Given $\{x_i\}_{1 \leq i \leq m}$ and $\{y_i\}_{1 \leq i \leq m}$ such that $x_i \cdot x_j$ = $y_i \cdot y_j, \forall 1 \leq i,j \leq m$, what can I conclude about the two sets of vectors?
Clearly they need not be identical as $y_i = Ax_i$ for any orthogonal matrix $A$ is a valid solution. Intuitively it seems that all valid solutions may be of this form, but I am not certain that is the case, and would ideally like an algebraic proof if it is the case.
As a follow on question, I am also curious if the answer would change if instead we said $x_i \cdot x_j$ = $y_i \cdot y_j, \forall 1 \leq i \neq j \leq m$, so that we no longer had (explicitly anyway) that $\lVert x_i \rVert$ = $\lVert y_i \rVert$.
Any help would be much appreciated, thanks.
The following holds under the assumption of the problem: $x_i\cdot x_j=y_i\cdot y_j$ for all $1\leq i,j\leq m$.
Lemma. If $c_1x_1+\dots+c_mx_m=0$, then also $c_1y_1+\dots+c_my_m=0$.
Proof. $$ \begin{split} \|c_1y_1+\dots+c_my_m\|^2 &= \sum_{1\leq i,j\leq m} c_ic_j y_i\cdot y_j \\ &= \sum_{1\leq i,j\leq m} c_ic_j x_i\cdot x_j = \|c_1x_1+\dots+c_mx_m\|^2 = 0 . \end{split} $$ □
Now I define a map $A:\mathrm{span}\{x_1,\dots,x_m\}\to\mathrm{span}\{y_1,\dots,y_m\}$.
For $x=a_1x_1+\dots+a_mx_m\in\mathrm{span}\{x_1,\dots,x_m\}$, define $$ Ax = a_1y_1+\dots+a_my_m. $$ The map is well defined because if $$ x=a_1x_1+\dots+a_mx_m=b_1x_1+\dots+b_mx_m, $$ then letting $c_i=a_i-b_i$ we have $c_1x_1+\dots+c_mx_m = 0$, which by the previous lemma implies $c_1y_1+\dots+c_my_m$, which is equivalent to $$ a_1y_1+\dots+a_my_m = b_1y_1+\dots+b_my_m. $$
The map is clearly linear. Moreover $A$ preserves the norm, because, as we have already computed, if $x=a_1x_1+\dots+a_mx_m$, then $$ \begin{split} \|Ax\| &= \|a_1y_1+\dots+a_my_m\|^2 = \sum_{1\leq i,j\leq m} a_ia_j y_i\cdot y_j \\ &= \sum_{1\leq i,j\leq m} a_ia_j x_i\cdot x_j = \|a_1x_1+\dots+a_mx_m\|^2 = \|x\|^2 . \end{split} $$
This means that $A$ is orthogonal on its domain of definition, which is $\mathrm{span}\{x_1,\dots,x_m\}$, and can therefore be completed to an orthogonal linear transformation $A:\mathbb R^n\to\mathbb R^n$.

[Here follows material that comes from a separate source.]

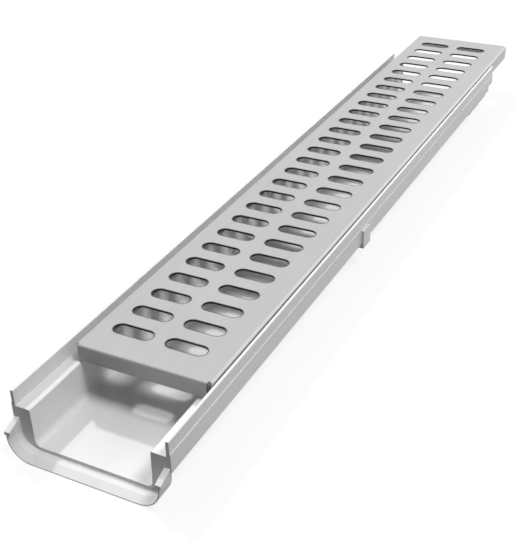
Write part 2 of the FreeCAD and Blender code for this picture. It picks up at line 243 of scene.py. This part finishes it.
def stainless():
    """Satin stainless sheet: fine grain along the grate, painted shade darkening the end flanges,
    and near-black painted shade on the slot walls and a narrow band round each slot."""
    material, tree, out = new_material("satin_stainless")
    place = object_place(tree)
    grain = noise(tree, stretched(tree, place, (14.0, 900.0, 900.0)), 1.0, 4.0, 0.6)
    cloud = noise(tree, place, 14.0, 2.0, 0.5)
    blend = mixed(tree, "FLOAT", CLOUD_SHARE, grain, cloud)
    colour = ramp(tree, blend, STEEL_TONES)
    # Painted shade darkens the end flanges
    colour = mixed(tree, "RGBA", end_flange_shade(tree, place), colour, PAINTED_FLANGE_SHADE)
    # Painted shade turns the slot walls and the band round each slot near black
    colour = mixed(tree, "RGBA", punched_edge_shade(tree, place), colour, PAINTED_SLOT_SHADE)
    shader = node(tree, "ShaderNodeBsdfPrincipled", Metallic=1.0,
                  Base_Color=colour,
                  Roughness=ranged(tree, blend, UNIT, STEEL_ROUGHNESS),
                  Normal=relief(tree, grain, 0.05, 0.0002))
    feed(tree, out.inputs["Surface"], shader.outputs["BSDF"])
    return material


def dress(name, material):
    """Give the material to every slot of a node, or a first slot where it has none."""
    if not nodes[name].material_slots:
        nodes[name].data.materials.append(material)
    for slot in nodes[name].material_slots:
        slot.material = material


def ground_tone(tree):
    """How much light the ground sends back: little in front of the near end, more elsewhere."""
    place = node(tree, "ShaderNodeNewGeometry").outputs["Position"]
    axes = node(tree, "ShaderNodeSeparateXYZ", Vector=place)
    return ranged(tree, axes.outputs["X"], GROUND_ALONG, GROUND_TONES, smooth=True)


def add_floor():
    """Pale ground that shows white to the camera and keeps the shadow of the channel."""
    mesh = bpy.data.meshes.new("floor")
    corners = [(x * FLOOR_HALF, y * FLOOR_HALF, 0) for x, y in ((-1, -1), (1, -1), (1, 1), (-1, 1))]
    mesh.from_pydata(corners, [], [(0, 1, 2, 3)])
    floor = bpy.data.objects.new("floor", mesh)
    floor.location = (0, 0, -FLOOR_DROP)
    bpy.context.scene.collection.objects.link(floor)
    material, tree, out = new_material("pale_floor")
    rays = node(tree, "ShaderNodeLightPath").outputs
    seen = maths(tree, "MULTIPLY_ADD", rays["Is Glossy Ray"], MIRRORED_SHARE, rays["Is Camera Ray"])
    colour = mixed(tree, "RGBA", seen, ground_tone(tree), WHITE)
    matte = node(tree, "ShaderNodeBsdfDiffuse", Color=colour)
    glow = node(tree, "ShaderNodeEmission", Strength=1.0)
    share = maths(tree, "MULTIPLY", seen, GLOW_SHARE)
    ground = mixed_shaders(tree, share, matte.outputs["BSDF"], glow.outputs["Emission"])
    feed(tree, out.inputs["Surface"], ground)
    mesh.materials.append(material)


def sky_patch(tree, way, towards, leans, levels):
    """Brightness that rises with the direction's share along one axis of the sky."""
    lean = tree.nodes.new("ShaderNodeVectorMath")
    lean.operation = "DOT_PRODUCT"
    feed(tree, lean.inputs[0], way)
    feed(tree, lean.inputs[1], Vector(towards).normalized())
    return ranged(tree, lean.outputs["Value"], leans, levels, smooth=True)


def add_world():
    """White behind the object. Its light comes from above and from the sides away from the near end."""
    world = bpy.data.worlds.new("studio")
    world.use_nodes = True
    bpy.context.scene.world = world
    tree = world.node_tree
    tree.nodes.clear()
    out = tree.nodes.new("ShaderNodeOutputWorld")
    way = node(tree, "ShaderNodeTexCoord").outputs["Generated"]
    rays = node(tree, "ShaderNodeLightPath").outputs
    lighting, mirrored = (maths(tree, "ADD", *(sky_patch(tree, way, *patch) for patch in patches))
                          for patches in (LIGHTING_SKY, MIRRORED_SKY))
    level = mixed(tree, "FLOAT", rays["Is Glossy Ray"], lighting, mirrored)
    soft = node(tree, "ShaderNodeBackground", Color=level, Strength=1.0)
    white = node(tree, "ShaderNodeBackground", Color=WHITE, Strength=1.0)
    sky = mixed_shaders(tree, rays["Is Camera Ray"], soft.outputs["Background"], white.outputs["Background"])
    feed(tree, out.inputs["Surface"], sky)


def add_lamps():
    """Broad light overhead, and a key from behind on the left that shines in through the slots."""
    for name, (towards, energy, spread) in LAMPS.items():
        data = bpy.data.lights.new(name, "SUN")
        data.energy = energy
        data.angle = math.radians(spread)
        sun = bpy.data.objects.new(name, data)
        sun.rotation_euler = (-Vector(towards)).to_track_quat("-Z", "Y").to_euler()
        sun.visible_glossy = False
        bpy.context.scene.collection.objects.link(sun)


dress("channel_body", white_plastic())
dress("grate", stainless())
add_camera()
add_floor()
add_world()
add_lamps()

bpy.context.scene.view_settings.view_transform = "Standard"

Notice that $A$ is uniquely determined only on $\mathrm{span}\{x_1,\dots,x_m\}$: its extension to the complement can be arbitrary, but in particular can be orthogonal.
Edit: proof that preserving the norm and being orthogonal are equivalent: Theorem 2.1.